Defense attorneys, who maintain that Farrow is mentally deficient and can't be held accountable for his actions, questioned whether the doctor was thorough enough to make a knowledgeable evaluation.
Farrow, 24, faces 15 criminal charges ranging from kidnapping and rape to furnishing pornographic material to minors and statutory sodomy.
A 16th charge was dismissed late Wednesday when Judge John Grimm dismissed an armed criminal action count.
A verdict is expected today in the bench trial. The state rested its case after the testimony of the psychologist.
In his testimony, Dr. Stephen V. Courtois said Farrow knew exactly what he was doing when he kidnapped and sexually molested two children in July and November of 2000.
Scenario duplicated
The charges involve two girls, the first 6 years old, the other, 4. Both lived at different times in the same mobile home in Scott City, Mo., and were abducted from the same bedroom window.

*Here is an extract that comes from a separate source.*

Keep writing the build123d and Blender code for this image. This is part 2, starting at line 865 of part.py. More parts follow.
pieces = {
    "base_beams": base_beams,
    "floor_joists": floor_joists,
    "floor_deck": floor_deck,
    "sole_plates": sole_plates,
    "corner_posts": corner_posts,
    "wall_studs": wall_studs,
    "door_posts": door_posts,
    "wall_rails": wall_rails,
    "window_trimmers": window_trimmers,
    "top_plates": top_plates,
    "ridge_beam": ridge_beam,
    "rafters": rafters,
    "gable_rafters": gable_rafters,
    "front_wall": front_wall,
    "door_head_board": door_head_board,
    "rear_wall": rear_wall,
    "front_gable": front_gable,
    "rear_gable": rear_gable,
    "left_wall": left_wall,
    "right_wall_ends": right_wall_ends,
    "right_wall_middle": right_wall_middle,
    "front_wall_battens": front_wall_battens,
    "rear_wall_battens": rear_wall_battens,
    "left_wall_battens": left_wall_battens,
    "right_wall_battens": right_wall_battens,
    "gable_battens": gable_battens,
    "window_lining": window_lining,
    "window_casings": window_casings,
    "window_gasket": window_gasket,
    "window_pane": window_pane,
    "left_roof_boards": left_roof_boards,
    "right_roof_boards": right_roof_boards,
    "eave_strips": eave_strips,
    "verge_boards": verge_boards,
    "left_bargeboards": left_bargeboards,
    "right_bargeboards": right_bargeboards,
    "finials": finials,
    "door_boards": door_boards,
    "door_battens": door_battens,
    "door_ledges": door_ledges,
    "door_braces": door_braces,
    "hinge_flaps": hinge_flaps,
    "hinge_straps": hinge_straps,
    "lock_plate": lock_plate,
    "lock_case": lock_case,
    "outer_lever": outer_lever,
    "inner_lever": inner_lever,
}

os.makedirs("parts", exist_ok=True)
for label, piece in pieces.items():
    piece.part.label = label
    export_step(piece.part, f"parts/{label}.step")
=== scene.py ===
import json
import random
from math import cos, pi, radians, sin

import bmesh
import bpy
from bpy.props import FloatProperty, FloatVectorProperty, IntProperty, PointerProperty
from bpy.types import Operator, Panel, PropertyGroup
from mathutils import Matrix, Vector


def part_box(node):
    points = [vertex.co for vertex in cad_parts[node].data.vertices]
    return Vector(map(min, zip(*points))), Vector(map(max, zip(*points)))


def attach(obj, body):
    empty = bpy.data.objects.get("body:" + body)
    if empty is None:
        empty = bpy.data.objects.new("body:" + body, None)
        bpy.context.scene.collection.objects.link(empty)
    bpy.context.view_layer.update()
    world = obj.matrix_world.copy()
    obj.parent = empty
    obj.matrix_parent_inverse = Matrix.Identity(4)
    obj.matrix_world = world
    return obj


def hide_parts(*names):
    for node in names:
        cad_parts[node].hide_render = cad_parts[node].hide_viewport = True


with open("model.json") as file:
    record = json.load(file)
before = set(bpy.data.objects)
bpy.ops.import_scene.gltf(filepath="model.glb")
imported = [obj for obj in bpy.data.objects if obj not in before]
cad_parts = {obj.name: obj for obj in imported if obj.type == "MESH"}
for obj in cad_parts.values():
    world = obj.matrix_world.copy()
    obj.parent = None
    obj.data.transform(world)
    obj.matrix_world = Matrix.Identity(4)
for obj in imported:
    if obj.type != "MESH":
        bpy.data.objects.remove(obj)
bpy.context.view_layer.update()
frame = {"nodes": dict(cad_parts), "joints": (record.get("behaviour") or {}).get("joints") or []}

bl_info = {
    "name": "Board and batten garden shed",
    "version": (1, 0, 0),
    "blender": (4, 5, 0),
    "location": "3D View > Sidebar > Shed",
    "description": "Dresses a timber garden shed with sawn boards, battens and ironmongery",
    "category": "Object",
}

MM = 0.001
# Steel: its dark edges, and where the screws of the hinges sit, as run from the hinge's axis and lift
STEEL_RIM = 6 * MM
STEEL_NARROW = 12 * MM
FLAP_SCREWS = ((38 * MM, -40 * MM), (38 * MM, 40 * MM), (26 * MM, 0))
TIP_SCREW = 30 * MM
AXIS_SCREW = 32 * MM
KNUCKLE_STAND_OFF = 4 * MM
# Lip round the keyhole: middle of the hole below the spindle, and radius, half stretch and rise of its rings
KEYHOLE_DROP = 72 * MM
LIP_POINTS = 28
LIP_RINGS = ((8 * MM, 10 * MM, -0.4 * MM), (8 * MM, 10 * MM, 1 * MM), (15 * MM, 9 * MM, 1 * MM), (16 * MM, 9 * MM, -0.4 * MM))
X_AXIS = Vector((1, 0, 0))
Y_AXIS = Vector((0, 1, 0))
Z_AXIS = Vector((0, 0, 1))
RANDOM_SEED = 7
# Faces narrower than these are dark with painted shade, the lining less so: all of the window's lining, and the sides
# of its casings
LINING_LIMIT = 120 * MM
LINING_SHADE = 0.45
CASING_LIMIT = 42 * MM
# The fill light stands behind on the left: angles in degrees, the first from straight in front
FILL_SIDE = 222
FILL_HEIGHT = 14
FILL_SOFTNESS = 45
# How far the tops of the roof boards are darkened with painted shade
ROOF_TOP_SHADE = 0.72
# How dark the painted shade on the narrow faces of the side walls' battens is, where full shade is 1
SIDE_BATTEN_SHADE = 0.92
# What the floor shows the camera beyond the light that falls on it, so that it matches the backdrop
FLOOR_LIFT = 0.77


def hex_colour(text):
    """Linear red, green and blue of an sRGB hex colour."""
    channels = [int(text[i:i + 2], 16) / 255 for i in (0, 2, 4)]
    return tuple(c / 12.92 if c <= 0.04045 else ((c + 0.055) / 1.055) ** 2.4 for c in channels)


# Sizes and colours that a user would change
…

Cape Girardeau County Prosecuting Attorney Morley Swingle is asking the judge to give Farrow 11 life sentences.
Courtois, a forensic examiner at the Southeast Missouri Mental Health Center in Farmington, Mo., interviewed Farrow after he was arrested.
Farrow "planned out in great detail how he was going to do this abduction," Courtois said.
And he knew what he did was wrong because he took pains to avoid capture, Courtois said. He cited Farrow's decision to take a circuitous route along rural roads from his apartment in Jackson to the trailer in Scott City, as evidence of that.
Farrow's actions in the second abduction in contrast to the first abduction "show a tremendous amount of growth in criminal thinking," Courtois said. "He was much more cautious."
Defense attorney David Roth grilled Courtois about his methodology in testing Farrow.
Some of the tests Farrow received required him to read, which Farrow doesn't do well.
Defense psychologist
The defense hired its own psychologist to evaluate Farrow. That doctor is expected to testify today. Farrow's attorney Al Lowes said he would also call his client's parents to the stand.
In addition to the state's psychologist, the judge also heard testimony Wednesday from medical experts who examined the two girls, and the mother of the 6-year-old, a former friend of Farrow's.
She said when her little girl first told her that "a man came in the window and took me far far away," she thought the child had been sleepwalking.
"It was just so strange. ... I didn't know what to believe," she said.
When her daughter later indicated she was uncomfortable around Farrow, who used to baby-sit her, she said she grew worried.
After she moved to another city, a friend called her and told her about the second child's kidnapping. She said the woman told her: "'It wasn't a dream, you need to tell the detectives.'"
At the conclusion of testimony Wednesday, the judge denied a defense motion to dismiss three charges, including kidnapping and two counts of sodomy involving the 6-year-old.